Генерал положил листки в полевую сумку, надеясь при случае передать их Попелю. «Виллис» тронулся и медленно пошел по мосту, пересекая не столь полноводную Лабу. Находясь под впечатлением от прочитанных признаний пленных, Гетман подумал про себя: «Давно ли такие, как эти Майер и Вен, кричали: „Хайль Гитлер!“, теперь начинают прозревать, даже несмотря на „запудренные“ мозги геббельсовской пропагандой. Недаром говорят: как аукнется, так и откликнется».
Танковая армия двигалась к Нойштадту. В походе Гетман узнал, что гарнизон города Леба разгромлен отрядом полковника Мусатова, теперь отряд пробивается в направлении города Рибен.
Бои за Нойштадт длились несколько дней. Город был важным опорным пунктом противника, прикрывал дальние подступы к порту Гдыня. На его улицах были сооружены баррикады, устроены завалы, каждый дом приспособлен для ведения огня.
И все же город пал под комбинированными ударами танковых и стрелковых частей. На улицах захвачено 15 танков и СУ, 500 автомашин, 7 тяжелых орудий, а также 250 солдат и офицеров[267].
При выходе передовых отрядов танковой армии в район Рутцау — Путциг покончено было со всеми опорными пунктами противника, а его группировка, оказывавшая упорное сопротивление, рассечена на две части.
Об успехах войск Гетман направил в штаб короткое донесение и направился дальше. В донесении он, конечно, не указывал, что Нойштадт и другие города пали под ударами войск, которыми он руководил. Но Попель все же вынужден был признать, что «11 марта Андрей Лаврентьевич Гетман, двигавшийся вместе с передовыми отрядами армии, доложил, что после упорных боев во взаимодействии с 19-й армией взяты Лауенберг и Нойштадт, захвачены большие трофеи»[268].

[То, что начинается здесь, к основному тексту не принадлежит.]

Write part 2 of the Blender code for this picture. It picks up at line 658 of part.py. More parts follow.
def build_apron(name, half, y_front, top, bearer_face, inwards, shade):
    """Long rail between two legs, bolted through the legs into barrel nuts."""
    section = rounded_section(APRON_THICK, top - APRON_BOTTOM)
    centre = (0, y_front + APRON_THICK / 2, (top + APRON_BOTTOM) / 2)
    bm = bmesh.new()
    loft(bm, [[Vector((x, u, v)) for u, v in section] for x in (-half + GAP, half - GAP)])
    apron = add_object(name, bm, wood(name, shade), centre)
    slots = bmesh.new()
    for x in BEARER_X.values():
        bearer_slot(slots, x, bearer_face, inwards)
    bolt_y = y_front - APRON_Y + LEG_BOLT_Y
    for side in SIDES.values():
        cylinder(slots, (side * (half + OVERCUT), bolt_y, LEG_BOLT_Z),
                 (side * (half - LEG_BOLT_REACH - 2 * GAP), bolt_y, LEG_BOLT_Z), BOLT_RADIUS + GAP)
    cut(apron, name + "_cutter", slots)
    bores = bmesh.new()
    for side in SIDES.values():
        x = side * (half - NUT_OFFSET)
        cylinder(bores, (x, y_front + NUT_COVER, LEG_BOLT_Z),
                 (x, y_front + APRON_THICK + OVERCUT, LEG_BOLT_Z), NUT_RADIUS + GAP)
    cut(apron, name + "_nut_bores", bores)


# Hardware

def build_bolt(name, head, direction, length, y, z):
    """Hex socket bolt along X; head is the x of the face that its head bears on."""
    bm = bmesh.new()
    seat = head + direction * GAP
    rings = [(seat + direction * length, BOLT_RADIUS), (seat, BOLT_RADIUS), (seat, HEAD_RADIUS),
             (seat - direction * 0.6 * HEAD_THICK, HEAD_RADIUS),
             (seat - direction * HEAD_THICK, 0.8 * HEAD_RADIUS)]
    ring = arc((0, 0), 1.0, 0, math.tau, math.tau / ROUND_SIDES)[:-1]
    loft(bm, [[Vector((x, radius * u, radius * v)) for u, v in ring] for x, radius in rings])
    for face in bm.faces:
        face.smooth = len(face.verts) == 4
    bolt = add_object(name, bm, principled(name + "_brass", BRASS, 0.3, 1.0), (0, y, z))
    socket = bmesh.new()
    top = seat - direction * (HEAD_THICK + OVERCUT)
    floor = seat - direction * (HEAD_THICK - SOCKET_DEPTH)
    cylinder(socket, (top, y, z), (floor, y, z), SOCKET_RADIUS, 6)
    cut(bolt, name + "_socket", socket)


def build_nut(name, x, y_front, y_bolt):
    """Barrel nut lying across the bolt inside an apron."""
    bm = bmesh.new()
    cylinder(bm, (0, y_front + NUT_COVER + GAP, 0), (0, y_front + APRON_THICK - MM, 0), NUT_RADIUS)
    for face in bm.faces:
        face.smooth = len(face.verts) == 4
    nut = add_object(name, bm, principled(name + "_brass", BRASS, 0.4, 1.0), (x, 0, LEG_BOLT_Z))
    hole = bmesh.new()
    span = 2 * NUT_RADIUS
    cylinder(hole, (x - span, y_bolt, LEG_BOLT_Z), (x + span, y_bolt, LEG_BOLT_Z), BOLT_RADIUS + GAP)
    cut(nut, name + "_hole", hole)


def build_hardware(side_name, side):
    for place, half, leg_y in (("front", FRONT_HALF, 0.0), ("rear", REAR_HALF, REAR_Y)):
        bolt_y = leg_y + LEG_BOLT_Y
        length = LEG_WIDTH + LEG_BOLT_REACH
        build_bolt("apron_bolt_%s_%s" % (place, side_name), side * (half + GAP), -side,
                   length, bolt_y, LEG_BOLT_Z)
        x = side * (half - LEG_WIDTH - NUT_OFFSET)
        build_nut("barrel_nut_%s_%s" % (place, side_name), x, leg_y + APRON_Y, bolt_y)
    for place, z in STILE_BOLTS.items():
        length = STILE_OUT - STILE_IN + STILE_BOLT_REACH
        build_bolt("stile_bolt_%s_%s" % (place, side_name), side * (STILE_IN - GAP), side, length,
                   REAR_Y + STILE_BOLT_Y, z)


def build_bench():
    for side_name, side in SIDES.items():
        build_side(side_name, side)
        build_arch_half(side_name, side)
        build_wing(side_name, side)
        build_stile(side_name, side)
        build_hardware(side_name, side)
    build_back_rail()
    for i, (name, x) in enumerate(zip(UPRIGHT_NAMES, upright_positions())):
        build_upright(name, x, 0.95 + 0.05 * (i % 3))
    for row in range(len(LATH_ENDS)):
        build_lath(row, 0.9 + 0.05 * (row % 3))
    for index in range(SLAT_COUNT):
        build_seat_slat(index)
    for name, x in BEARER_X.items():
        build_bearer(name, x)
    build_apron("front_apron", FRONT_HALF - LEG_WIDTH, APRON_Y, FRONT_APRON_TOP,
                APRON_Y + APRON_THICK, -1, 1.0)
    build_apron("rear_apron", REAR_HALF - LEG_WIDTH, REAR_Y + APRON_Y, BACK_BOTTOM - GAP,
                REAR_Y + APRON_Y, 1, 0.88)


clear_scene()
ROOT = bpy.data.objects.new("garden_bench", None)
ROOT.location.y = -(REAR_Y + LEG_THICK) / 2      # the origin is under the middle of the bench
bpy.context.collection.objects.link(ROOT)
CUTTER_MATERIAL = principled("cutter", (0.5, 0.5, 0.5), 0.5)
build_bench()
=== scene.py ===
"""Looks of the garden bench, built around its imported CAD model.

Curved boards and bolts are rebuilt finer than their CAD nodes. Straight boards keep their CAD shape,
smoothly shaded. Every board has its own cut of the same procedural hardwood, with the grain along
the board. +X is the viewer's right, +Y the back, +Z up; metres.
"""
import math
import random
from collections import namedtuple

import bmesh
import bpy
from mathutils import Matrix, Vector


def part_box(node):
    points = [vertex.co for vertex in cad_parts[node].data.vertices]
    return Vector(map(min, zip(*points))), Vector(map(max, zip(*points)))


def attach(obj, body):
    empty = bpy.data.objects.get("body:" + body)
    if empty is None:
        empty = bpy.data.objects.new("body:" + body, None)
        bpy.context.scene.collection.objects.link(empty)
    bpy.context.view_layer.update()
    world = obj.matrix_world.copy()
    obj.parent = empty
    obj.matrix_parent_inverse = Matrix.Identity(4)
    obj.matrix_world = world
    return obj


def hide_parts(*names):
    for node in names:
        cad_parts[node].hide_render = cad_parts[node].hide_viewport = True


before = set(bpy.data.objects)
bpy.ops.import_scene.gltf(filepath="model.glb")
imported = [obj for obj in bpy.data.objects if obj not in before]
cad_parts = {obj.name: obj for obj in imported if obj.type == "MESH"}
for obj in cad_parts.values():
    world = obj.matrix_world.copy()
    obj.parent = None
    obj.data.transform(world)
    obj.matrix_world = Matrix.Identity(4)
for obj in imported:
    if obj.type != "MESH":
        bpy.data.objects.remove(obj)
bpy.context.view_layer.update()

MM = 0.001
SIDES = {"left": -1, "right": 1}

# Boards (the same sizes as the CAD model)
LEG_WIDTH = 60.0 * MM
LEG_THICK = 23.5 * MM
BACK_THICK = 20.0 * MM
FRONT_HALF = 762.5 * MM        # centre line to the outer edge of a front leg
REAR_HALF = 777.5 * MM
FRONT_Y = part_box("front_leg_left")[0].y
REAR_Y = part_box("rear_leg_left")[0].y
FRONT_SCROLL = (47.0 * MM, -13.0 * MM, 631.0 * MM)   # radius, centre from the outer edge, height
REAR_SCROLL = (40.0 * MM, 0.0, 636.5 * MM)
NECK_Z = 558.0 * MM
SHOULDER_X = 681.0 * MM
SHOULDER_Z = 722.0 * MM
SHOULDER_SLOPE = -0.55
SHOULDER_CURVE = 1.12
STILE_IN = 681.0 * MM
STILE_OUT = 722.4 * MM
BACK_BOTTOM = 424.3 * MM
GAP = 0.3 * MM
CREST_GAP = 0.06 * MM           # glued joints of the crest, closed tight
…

Есть основание полагать, что захватом Гдыни тоже руководил Гетман, а не Катуков. Командарм осуществлял лишь общее руководство. Сошлемся опять же на того же члена Военного совета Попеля, который, как и Катуков, не благоволил к Андрею Лаврентьевичу. В своих мемуарах отметил: «Наступление на Гдыню с севера вели части под руководством генерала А. Л. Гетмана. Шесть дней они прогрызали оборону противника»[269].

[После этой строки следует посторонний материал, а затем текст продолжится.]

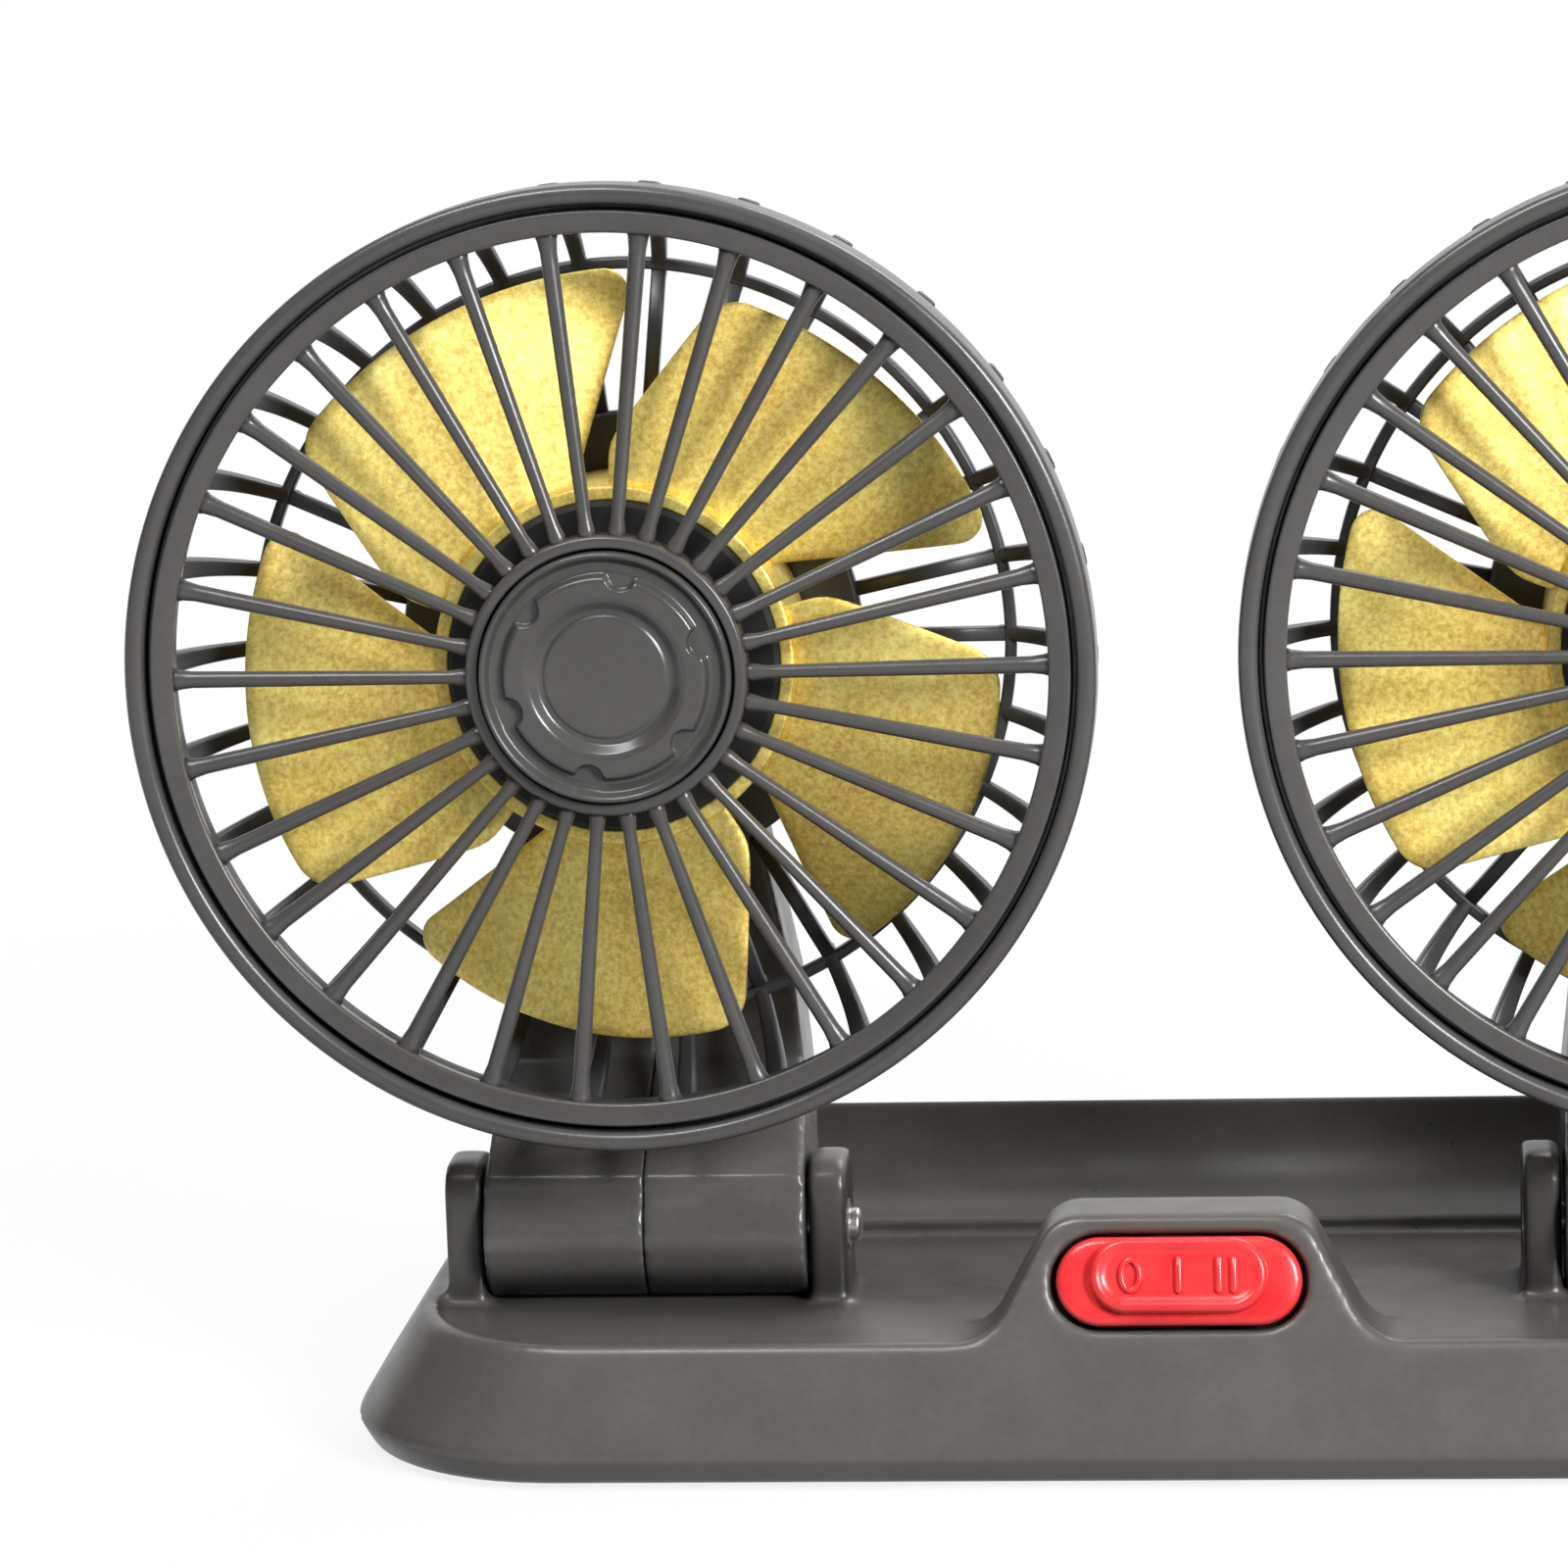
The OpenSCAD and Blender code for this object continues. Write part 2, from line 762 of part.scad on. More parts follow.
module switch_rocker() {
  pad_l = 20.6;
  pad_h = 8.6;
  color("crimson") on_panel() {
    translate([0, 0, -1.9]) linear_extrude(height = 2.9) stadium(rocker_l, rocker_h);
    translate([0, 0.4, 0.9]) linear_extrude(height = 1.3) stadium(pad_l, pad_h);
    translate([0, 0.4, 2.1]) linear_extrude(height = 0.5) difference() {
      stadium(pad_l - 1, pad_h - 1);
      stadium(pad_l - 2.6, pad_h - 2.6);
    }
    translate([0, 0.4, 0]) rocker_marks(2.1);
    translate([-6.5, -3.7, -4.4]) cube([13, 7.4, 2.6]);
    translate([0, 4.9, -rocker_pivot]) rotate([90, 0, 0])
      cylinder(h = 9.8, r = trunnion_r, $fn = 32);
  }
}

// Nodes

base_shell();
bottom_cover();
base_pad();
base_screws();
circuit_board();
board_components();
switch_body();
switch_terminals();
switch_rocker();

hinge_bolt(-1);  // left_hinge_bolt
hinge_nut(-1);  // left_hinge_nut
color("#333335") arm_half(-1, -1);  // left_arm_outer
color("#39393b") arm_half(-1, 1);  // left_arm_inner
arm_screws(-1);  // left_arm_screws
rear_housing(-1);  // left_rear_housing
on_head(-1) housing_screws();  // left_housing_screws
on_head(-1) rear_guard();  // left_rear_guard
on_head(-1) motor_board();  // left_motor_board
on_head(-1) motor_stator();  // left_motor_stator
on_head(-1) motor_coils();  // left_motor_coils
on_head(-1) motor_bearing();  // left_motor_bearing
on_head(-1) motor_shaft();  // left_motor_shaft
on_head(-1) rotor_cap();  // left_rotor_cap
on_head(-1) rotor_magnet();  // left_rotor_magnet
on_head(-1) blade_wheel();  // left_blade_wheel
on_head(-1) front_grille();  // left_front_grille
on_head(-1) front_cap();  // left_front_cap

hinge_bolt(1);  // right_hinge_bolt
hinge_nut(1);  // right_hinge_nut
color("#333335") arm_half(1, 1);  // right_arm_outer
color("#39393b") arm_half(1, -1);  // right_arm_inner
arm_screws(1);  // right_arm_screws
rear_housing(1);  // right_rear_housing
on_head(1) housing_screws();  // right_housing_screws
on_head(1) rear_guard();  // right_rear_guard
on_head(1) motor_board();  // right_motor_board
on_head(1) motor_stator();  // right_motor_stator
on_head(1) motor_coils();  // right_motor_coils
on_head(1) motor_bearing();  // right_motor_bearing
on_head(1) motor_shaft();  // right_motor_shaft
on_head(1) rotor_cap();  // right_rotor_cap
on_head(1) rotor_magnet();  // right_rotor_magnet
on_head(1) blade_wheel();  // right_blade_wheel
on_head(1) front_grille();  // right_front_grille
on_head(1) front_cap();  // right_front_cap
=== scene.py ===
"""Dual-head car fan: finished looks, stage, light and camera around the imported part.

Everything is in the part's own frame: +Z up, the user at -Y, the base standing on z = 0.
Lengths of the object are written in millimetres and turned into metres by MM. The floor and
the lamps are written in metres.
"""
import json
import math

import bmesh
import bpy
from mathutils import Matrix, Vector


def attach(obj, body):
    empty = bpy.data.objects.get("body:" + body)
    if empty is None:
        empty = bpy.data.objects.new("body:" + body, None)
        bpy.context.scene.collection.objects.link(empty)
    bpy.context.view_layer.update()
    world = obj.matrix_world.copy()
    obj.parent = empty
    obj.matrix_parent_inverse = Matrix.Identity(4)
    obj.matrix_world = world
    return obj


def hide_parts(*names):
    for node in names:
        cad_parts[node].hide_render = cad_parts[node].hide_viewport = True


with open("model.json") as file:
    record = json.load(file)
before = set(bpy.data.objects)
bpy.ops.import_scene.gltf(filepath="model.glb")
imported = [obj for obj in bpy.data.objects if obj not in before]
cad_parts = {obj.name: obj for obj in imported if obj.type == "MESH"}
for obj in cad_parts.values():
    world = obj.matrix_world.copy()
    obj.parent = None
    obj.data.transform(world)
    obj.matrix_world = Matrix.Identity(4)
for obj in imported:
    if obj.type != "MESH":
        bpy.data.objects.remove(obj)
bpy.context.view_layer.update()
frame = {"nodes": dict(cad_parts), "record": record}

# Sizes shared with the part, in millimetres
MM = 0.001
SIDES = {"left": -1, "right": 1}
FAN_X = 64
FAN_Z = 94
FAN_FRONT_Y = -26
RING_R = 56.0
RING_BACK = -6.2
BAND_BACK_R = 51.4
RIB_COUNT = 30
CAP_R = 14.5
CAP_BACK = -1.6
GUARD_BACK = -28.5
BLADE_COUNT = 5
BLADE_FIRST_DEG = 122
TIP_R = 44.7
WHEEL_FRONT = -7.3
WHEEL_BACK = -24.6
WHEEL_RING_R = 21
ROTOR_R = 19.3
HINGE_Y = -3.5
HINGE_Z = 23.5
BASE_FRONT_Y = -36.5
BELLY_Z = 4
FRONT_DRAFT = 8.8
DRAFT_HEIGHT = 27
FRONT_TILT = math.atan(FRONT_DRAFT / DRAFT_HEIGHT)
SWITCH_Z = 23.3
SWITCH_Y = BASE_FRONT_Y + (SWITCH_Z - BELLY_Z) * math.tan(FRONT_TILT)


# Materials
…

Здесь не столько важно признание Попеля, важно другое — сам Гетман умолчал в своих мемуарах о том, что руководил боями в Померании. Почему?
Ответ на этот вопрос так никто и не дал — ни командиры бригад, ни командиры корпусов. А его надо искать в том же письме Андрея Лаврентьевича писателю Гарину: «…будучи первым заместителем… уезжал в войска и там руководил боем, помогал командирам опытом, советом, а если надо — вмешательством. А начальство было далековато от места боевых действий…»
Было ясно, что отступающие немецкие войска ринутся в порты, чтобы эвакуироваться на морских судах, в противном случае всех их ждет плен.